Homozygote AXIN1-Varianten beeinflussen die Knochenhomöostase und verursachen eine bislang unbeschriebene seltene Skeletterkrankung

Angeborene seltene Skeletterkrankungen sind Entwicklungs- und Wachstumsstörungen des Knochen- und Knorpelgewebes. Meist durch genetische Veränderungen verursacht, manifestieren sich diese Erkrankungen entweder ausschließlich in Form von Fehlbildungen des Skeletts oder sie treten als charakteristische Kombinationen von Symptomen auf, bei denen auch andere Gewebe mitbetroffen sind. In einer Kollaboration unter der Federführung von Professor Uwe Kornak am Institut für Humangenetik Göttingen konnten nun Forschungsteams aus Deutschland, Österreich, den Niederlanden, Saudi-Arabien und den USA die genetische Ursache für eine bislang nicht beschriebene spezifische Skeletterkrankung entschlüsseln. In ihrer Studie fanden sie homozygote Varianten im AXIN1-Gen bei 7 Patient*innen im Alter zwischen 3 Monaten und 15 Jahren. Diese zeigten radiologisch und klinisch ein Krankheitsbild mit einer generell erhöhten Knochenmineraldichte, einer übermäßigen Vermehrung des Knochengewebes des Schädels, einem überdurchschnittlich großen Kopfumfang (Makrozephalie), einer Fehlbildung der Hüftgelenke sowie einer unterschiedlich starken Entwicklungsverzögerung.

Die Forschenden untersuchten die Auswirkungen der identifizierten Varianten sowohl in Patientenzellen als auch in Zellen, die sie mittels Genomeditierung so verändert hatten, dass sie ebenfalls die gefundenen Varianten im AXIN1-Gen enthielten. Ihre Analysen zeigten, dass die genetischen Veränderungen zu einer geringeren Menge an funktionsfähigem AXIN1-Protein führen und für eine verstärkte Aktivierung des Wnt-Signalwegs sorgen.

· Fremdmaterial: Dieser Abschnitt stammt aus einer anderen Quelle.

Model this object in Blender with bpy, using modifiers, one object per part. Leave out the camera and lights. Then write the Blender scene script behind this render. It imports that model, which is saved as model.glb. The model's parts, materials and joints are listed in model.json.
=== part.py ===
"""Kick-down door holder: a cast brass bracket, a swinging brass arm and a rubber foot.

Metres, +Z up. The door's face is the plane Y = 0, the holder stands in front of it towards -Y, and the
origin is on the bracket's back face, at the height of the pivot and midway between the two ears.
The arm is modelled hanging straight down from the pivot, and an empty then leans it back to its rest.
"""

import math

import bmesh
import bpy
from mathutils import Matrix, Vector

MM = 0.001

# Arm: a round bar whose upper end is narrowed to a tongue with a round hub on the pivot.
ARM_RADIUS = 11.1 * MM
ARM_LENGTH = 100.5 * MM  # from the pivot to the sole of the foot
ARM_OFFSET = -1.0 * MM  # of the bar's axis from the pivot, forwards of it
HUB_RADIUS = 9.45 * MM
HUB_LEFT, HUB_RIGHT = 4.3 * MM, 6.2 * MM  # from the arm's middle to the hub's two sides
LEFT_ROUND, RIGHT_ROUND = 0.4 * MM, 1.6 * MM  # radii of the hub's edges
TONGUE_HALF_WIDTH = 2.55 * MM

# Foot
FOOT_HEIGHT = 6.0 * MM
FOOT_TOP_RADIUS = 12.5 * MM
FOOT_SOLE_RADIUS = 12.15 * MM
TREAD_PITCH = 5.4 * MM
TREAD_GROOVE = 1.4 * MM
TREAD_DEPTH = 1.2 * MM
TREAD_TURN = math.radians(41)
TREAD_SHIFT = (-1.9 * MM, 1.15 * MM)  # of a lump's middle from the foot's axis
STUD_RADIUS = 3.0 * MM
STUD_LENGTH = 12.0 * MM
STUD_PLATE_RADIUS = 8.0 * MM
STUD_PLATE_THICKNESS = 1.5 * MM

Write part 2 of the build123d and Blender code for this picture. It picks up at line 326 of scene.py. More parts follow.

AXIN1 ist eine zentrale Komponente in der Regulierung des Beta-Catenin-abhängigen Wnt-Signalwegs. Dieser Signalweg steuert grundlegende Zellprozesse während der embryonalen Entwicklung und spielt auch eine wichtige Rolle für das Gleichgewicht zwischen Auf- und Abbau von Knochengewebe. AXIN1 wurde zwar bereits intensiv erforscht, aber es waren bislang keine Keimbahnvarianten dieses Gens beim Menschen beschrieben worden. Die Ergebnisse der aktuellen, im American Journal of Human Genetics veröffentlichten Studie legen nun nahe, dass AXIN1 die Aktivität von Osteoblasten und Osteoklasten beeinflusst. Diese beiden Zelltypen sorgen in einem streng regulierten Zusammenspiel für den Aufbau (Osteoblasten) und Abbau (Osteoklasten) von Knochengewebe.

Seltene Skeletterkrankungen, die Entschlüsselung ihrer genetischen Ursachen und molekularen Mechanismen sowie die Entwicklung spezifischer gentherapeutischer Ansätze sind ein Forschungsschwerpunkt der AG Kornak am Institut für Humangenetik Göttingen. Neue Erkenntnisse aus dieser Forschung fließen dabei unmittelbar in die klinische Versorgung an der Universitätsmedizin Göttingen: „In unserem spezialisierten Zentrum für Seltene Skeletterkrankungen Göttingen bieten wir Patient*innen und ihren Familien individuelle Beratung, eine schnelle klinische, labormedizinische und humangenetische Diagnostik und den Zugang zu spezifischen Therapien. Durch unsere Forschungsaktivitäten wollen wir dazu beitragen, dass neue Behandlungsansätze entwickelt und in der klinischen Praxis umgesetzt werden können“, so Professor Kornak.

AXIN1 bi-allelic variants disrupting the C-terminal DIX domain cause craniometadiaphyseal osteosclerosis with hip dysplasia
Terhal P, Venhuizen AJ, Lessel D, Tan WH, Alswaid A, Grün R, Alzaidan HI, von Kroge S, Ragab N, Hempel M, Kubisch C, Novais E, Cristobal A, Tripolszki K, Bauer P, Fischer-Zirnsak B, Nievelstein RAJ, van Dijk A, Nikkels P, Oheim R, Hahn H, Bertoli-Avella A, Maurice MM, Kornak U.
Am J Hum Genet 2023 Aug 9:S0002-9297(23)00251-3. doi: 10.1016/j.ajhg.2023.07.011. Epub ahead of print.